The family struggled to keep afloat: jewellery had to be redeemed from pawn shops, education loans for the children had to be paid. Prof Joseph’s wife, Salomi, mulled working in a shop or doing manual work under a government jobs scheme.
The only silver lining came in November 2013 when the court dismissed the charge of blasphemy. The court said the controversy had been created by “some Muslims who had misunderstood” the question.
Prof Joseph, now jobless for nearly four years, said it was a “fleeting moment of joy”.
At home, Salomi, 48, slipped into depression. “She said she wanted to die,” said Prof Joseph. The family got rid of pesticides kept at home, hid all knives, locked her medicines, which only Prof Joseph would have access to.
All this didn’t help. One afternoon in March 2014, after having lunch, Salomi took her own life. Her death triggered massive outrage, with the college now being blamed for the family’s tribulations.
Three days after her death, Prof Joseph was finally reinstated by the college. He had three days to go for retirement.
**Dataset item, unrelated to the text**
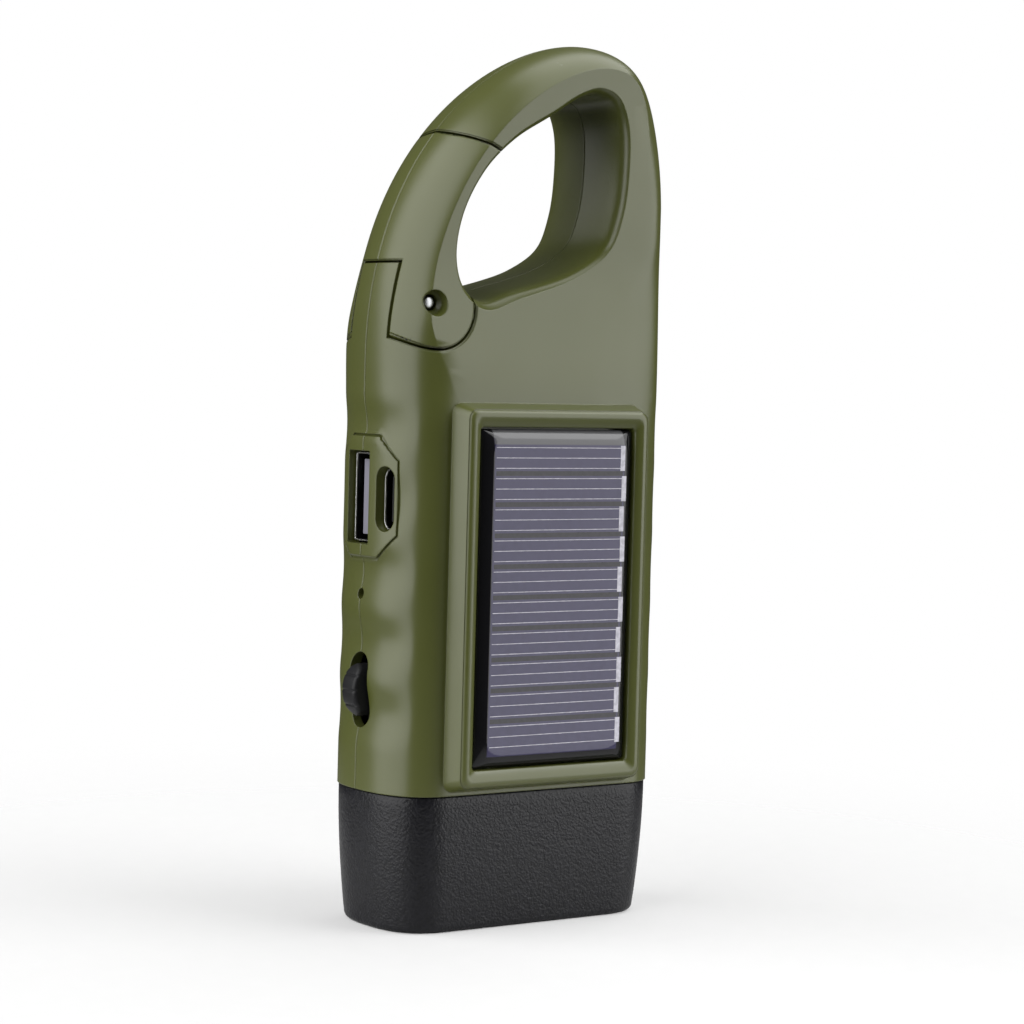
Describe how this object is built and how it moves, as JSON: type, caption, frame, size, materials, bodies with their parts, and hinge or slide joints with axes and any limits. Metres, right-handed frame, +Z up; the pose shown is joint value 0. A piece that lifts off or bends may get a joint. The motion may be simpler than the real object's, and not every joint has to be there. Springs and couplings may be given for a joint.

The local Roman Catholic diocese stuck to its guns, however. It said in a pastoral letter read out in congregations that Prof Joseph’s question had “blended blasphemy and religious insult” and “caused distress to students belonging to a particular community”.
The diocese, the letter said, had “showed mercy on him and reinstated him in service” on “humanitarian considerations” and not because there was public pressure.
Prof Joseph’s last-minute reinstatement meant that he was eligible for his salary arrears and retirement benefits. He received support from another diocese which issued a bulletin saying the teacher’s family life had been turned into a “living hell” due to the incident.
“I have accepted the attack in a fighting spirit and kept it behind me,” Professor Joseph said. “But the death of Salomi still haunts me.”
Life has come full circle for the Josephs now.
Prof Joseph says he has been “reborn” as a writer. Writing 700 pages in longhand with his left hand, he completed his memoirs – “A Thousand Cuts”, he called it – which was released last year to critical acclaim and has since sold more than 30,000 copies. He’s also published a “slimmer, mostly satirical” sequel. Now he’s planning a book of short stories.
His house has also expanded to accommodate a growing family – with his retirement money, he’s added a floor and now lives with his 95-year-old mother, 35-year-old son, who works as a financial adviser in a stock broking firm, his engineer daughter-in-law and a three-year-old grandson.
He’s travelled to Ireland to spend time with his 32-year-old daughter who lives and works as a nurse there and is married to an Indian nurse. The couple has an 18-month-old son. His sister, a nun, who was in the car during the attack, often joins them at home.
In his neatly tucked-in shirt, denims and rimless glasses, Prof Joseph doesn’t look like a 64-year-old grandfather, who was maimed and ruined a decade ago. The son of a farmer and a homemaker mother, he’s a wiry and brisk man and exudes a sense of stoic calm.
Prof Joseph told me he’s forgiven his attackers for they were “pawns in a much larger game” and has welcomed the ban on the radical group that carried out the attack on him.
But the slow-moving justice system is wearing him out: “Every time they arrest somebody associated with the case I have to go to the jail to identify him and make the rounds of the courts. I went to the court a year ago to depose and have to remember all the details of the attack.”
I asked Prof Joseph about redemption after the collective nightmare faced by his family. He told me an anecdote in his typically taciturn manner.
He said he was on a sightseeing trip with his family in Kerala some years ago where he met a student with her eight-year-old daughter.
“This is Joseph sir who had an unfortunate accident,” the student told her daughter.
“Is he the same man you cried aloud over when you heard the news of his hand being chopped off?” the girl asked.